I found this online: https://people.maths.bris.ac.uk/~maajg/teaching/iqn/queues.pdf

It helped me understand more.

But it does help me with this problem.

I think that the expected waiting time (time waiting in queue plus service time) in LIFO is the same as FIFO. But I am not completely sure. I remember reading this somewhere. Maybe this can help?

Answer 1

In terms of service times, the average service time of the latest customer has the same statistics as any of the waiting customers, so statistically it doesn't matter if the server is treating the latest arrival or any other arrival, so the busy period distribution should be the same. I think that implies (possibly together with Little's law) that the waiting time is the same as well.

Answer 2

Let $X(t)$ be the number of customers in the system at time $t$, $\lambda$ the arrival rate, and $\mu$ the service rate.
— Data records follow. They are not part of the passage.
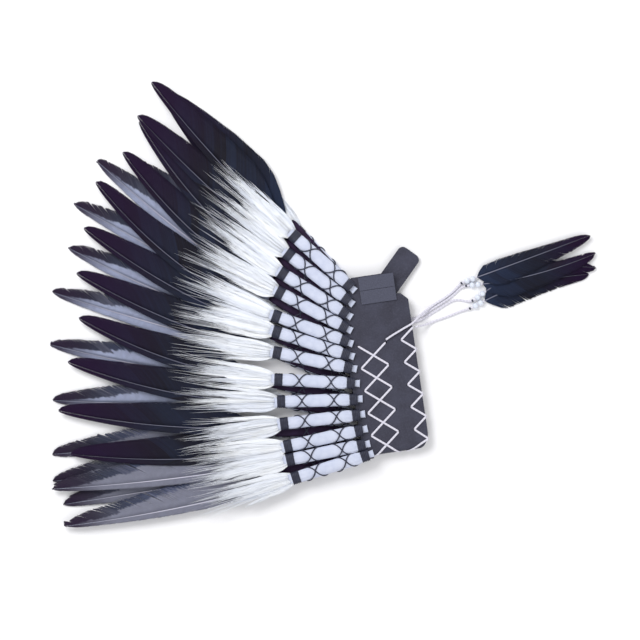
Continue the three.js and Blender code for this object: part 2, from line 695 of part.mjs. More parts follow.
const drops = DROP_ROUTES.map((points, i) => drop(points, DROP_FEATHERS[i], DROP_ORDER[i]));
headdress.add(...drops);
headdress.position.set(-centre.x, -centre.y, -extent.min.z);

const scene = new THREE.Group();
scene.add(headdress);

export default scene;
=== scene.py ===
"""Feathered headdress laid flat on its side, dressed over its CAD frame.

Lengths in the tables and functions are millimetres, in the CAD's own frame, and turn into metres
where a mesh is made. Each dressed feather has a frame of its own: +X runs along its sleeve from the
lower binding, and +Y is the side of the feather's narrow vane.
"""
import math
from collections import namedtuple

import bpy
import numpy as np
from bpy.props import FloatProperty, FloatVectorProperty, IntProperty, PointerProperty
from mathutils import Matrix, Vector


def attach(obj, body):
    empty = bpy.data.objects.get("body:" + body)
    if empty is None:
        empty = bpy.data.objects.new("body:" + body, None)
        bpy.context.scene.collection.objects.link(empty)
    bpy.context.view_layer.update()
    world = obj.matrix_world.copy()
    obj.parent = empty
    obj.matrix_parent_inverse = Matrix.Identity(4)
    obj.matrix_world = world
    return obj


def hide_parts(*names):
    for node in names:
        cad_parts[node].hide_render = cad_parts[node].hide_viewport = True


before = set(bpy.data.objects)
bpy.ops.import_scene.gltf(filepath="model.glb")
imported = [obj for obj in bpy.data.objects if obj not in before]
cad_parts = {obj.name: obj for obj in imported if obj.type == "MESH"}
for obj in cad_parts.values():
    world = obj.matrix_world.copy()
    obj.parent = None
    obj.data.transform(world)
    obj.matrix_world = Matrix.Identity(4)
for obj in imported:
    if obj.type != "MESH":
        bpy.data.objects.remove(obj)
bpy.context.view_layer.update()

bl_info = {
    "name": "Feathered Headdress",
    "version": (1, 0, 0),
    "blender": (4, 5, 0),
    "location": "View3D > Sidebar > Headdress",
    "description": "Dresses a feathered headdress piece by piece over its CAD frame",
    "category": "Object",
}

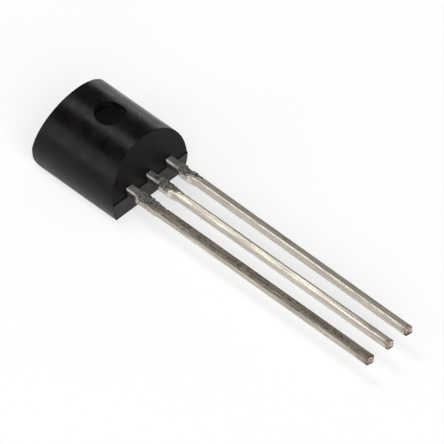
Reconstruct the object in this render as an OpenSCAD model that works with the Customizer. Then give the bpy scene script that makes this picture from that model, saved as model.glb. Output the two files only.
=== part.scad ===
// Three-lead voltage reference in a small moulded D-shaped body.
// It lies on its flat side: X runs across the leads, the leads point along -Y, Z is up.
// The origin is the middle of the flat face. All sizes are in millimetres.

/* [Moulded body] */
// Width of the body across the plane where the two mould halves meet
body_w = 4.77; // [4.45:0.01:4.8]
// Length of the body along the leads, measured in that parting plane
body_l = 5.13; // [4.6:0.01:5.33]
// Height of the rounded half, from the parting plane to its crest
round_h = 2.44; // [2.42:0.01:2.7]
// Depth of the flat half, from the parting plane to the flat face
flat_h = 1.05; // [0.9:0.01:1.25]
// Width of the flat face
flat_w = 4.38; // [3.6:0.01:4.4]
// Lean of both ends of the rounded half, which lets it leave its mould
round_draft = 10; // [2:0.5:12]
// Lean of both ends of the flat half
flat_draft = 1; // [0.5:0.5:4]
// Radius of the flat half's edge at the end away from the leads
far_edge_r = 0.42; // [0.1:0.01:0.6]

/* [Ejector-pin recess] */
// Diameter of the recess that the ejector pin leaves in the rounded side
recess_d = 1.46; // [1:0.01:1.8]
// Depth of the recess below the crest
recess_depth = 0.26; // [0.2:0.01:0.4]

/* [Leads] */
// Distance between neighbouring leads
lead_pitch = 1.27; // [1.2:0.01:1.35]
// Width of a lead
lead_w = 0.44; // [0.38:0.01:0.55]
// Thickness of the stamped lead sheet
lead_t = 0.36; // [0.3:0.01:0.42]
// Length of the leads outside the body
lead_l = 14.5; // [10:0.1:16]

/* [Cut stubs of the tie bar] */
// Distance from the body to the cut stub on each side of a lead
stub_start = 0.55; // [0.3:0.01:1]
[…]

Assume $\rho:=\frac\lambda\mu<1$. We have the balance equations $$ \lambda \pi_n = \mu\pi_{n+1},\ n=0,1,\ldots, $$ which yield the recurrence $\pi_n = \rho^n\pi_0$. From $\sum_{n=0}^\infty\pi_n=1$ we see that $\pi_0=1-\rho$ and hence $\pi_n=\rho^n(1-\rho)$. The expected size in system is $$ L = \mathbb E[\pi] = \sum_{n=1}^\infty n\pi_n = \sum_{n=1}^\infty n\rho^n(1-\rho) = \frac\rho{1-\rho}. $$ By Little's law, the mean sojourn time is then $$ W = \frac L\lambda = \frac1{\mu-\lambda}. $$ Now, the waiting time is the sojourn time (total time in system) minus the service time:

$$ W_q = W - \frac1\mu = \frac1{\mu-\lambda}-\frac1\mu = \frac\lambda{\mu(\mu-\lambda)} = \frac\rho{\mu-\lambda}. $$

We can further derive the distribution of the sojourn times. Let $L^a$ be the number of customers in the system immediately before an arrival, and $W_k$ the service time of the $k^{\mathrm{th}}$ customer. It follows that $W = \sum_{k=1}^{L^a+1}W_k$. Conditioning on $L^a$ yields \begin{align} \mathbb P(W>t) &= \sum_{n=0}^\infty \mathbb P(W>t\mid L^a=n)\mathbb P(L^a=n)\\ &= \sum_{n=0}^\infty \mathbb P\left(\sum_{k=1}^{L^a+1}W_k>t\mid L^a=n\right)\mathbb P(L^a=n). \end{align} By the so-called "Poisson Arrivals See Time Averages" property, we have $\mathbb P(L^a=n)=\pi_n=\rho^n(1-\rho)$, and the sum $\sum_{k=1}^n W_k$ has $\mathrm{Erlang}(n,\mu)$ distribution. So we have $$ \mathbb P(W>t) = \sum_{n=0}^\infty \sum_{k=0}^n\frac{(\mu t)^k}{k!}e^{-\mu t}\rho^n(1-\rho) $$ Since the summands are all nonnegative, Tonelli's theorem allows us to interchange the order of summation: \begin{align} \mathbb P(W>t) &= \sum_{k=0}^\infty\frac{(\mu t)^k}{k!}e^{-\mu t}(1-\rho)\sum_{n=k}^\infty \rho^n\\ &= \sum_{k=0}^\infty\frac{(\mu t)^k}{k!}e^{-\mu t}\rho^k\\ &= e^{-\mu t}\sum_{k=0}^\infty\frac{(\mu\rho t)^k}{k!}\\ &= e^{-\mu(1-\rho)t}\\ &= e^{-(\mu-\lambda) t}. \end{align} So $W$ is exponentially distributed with parameter $\mu-\lambda$. To find the distribution of $W_q$, we condition on $L$ and use the law of total probability: \begin{align} \mathbb P(W_q\leqslant t) &= \sum_{n=0}^\infty\mathbb P(W_q\leqslant t, L=n)\\ &= \sum_{n=0}^\infty \mathbb P(W_q\leqslant t\mid L=n)\mathbb P(L=n)\\ &= (1-\rho)\cdot\mathsf 1_{\{t=0\}}+(1-\rho)\cdot\mathsf 1_{\{t=0\}} + \sum_{n=1}^\infty (1-\rho)\rho^n \int_0^t \mu e^{-\mu s}\frac{(\mu s)^{n-1}}{(n-1)!}\\ &= (1-\rho)\cdot\mathsf 1_{\{t=0\}}+\rho(1-\rho)\sum_{n=1}^\infty\rho^n\int_0^t \mu e^{-\mu s}\frac{(\mu\rho s)^{n-1}}{(n-1)!}\ \mathsf ds\\ &= (1-\rho)\cdot\mathsf 1_{\{t=0\}}+\rho(1-\rho)\int_0^t \mu e^{-\mu(1-\rho)s}\ \mathsf ds\\ &= (1-\rho)\cdot\mathsf 1_{\{t=0\}} + 1-\rho e^{-\mu(1-\rho)t)}\cdot\mathsf 1_{(0,\infty)}(t). \end{align}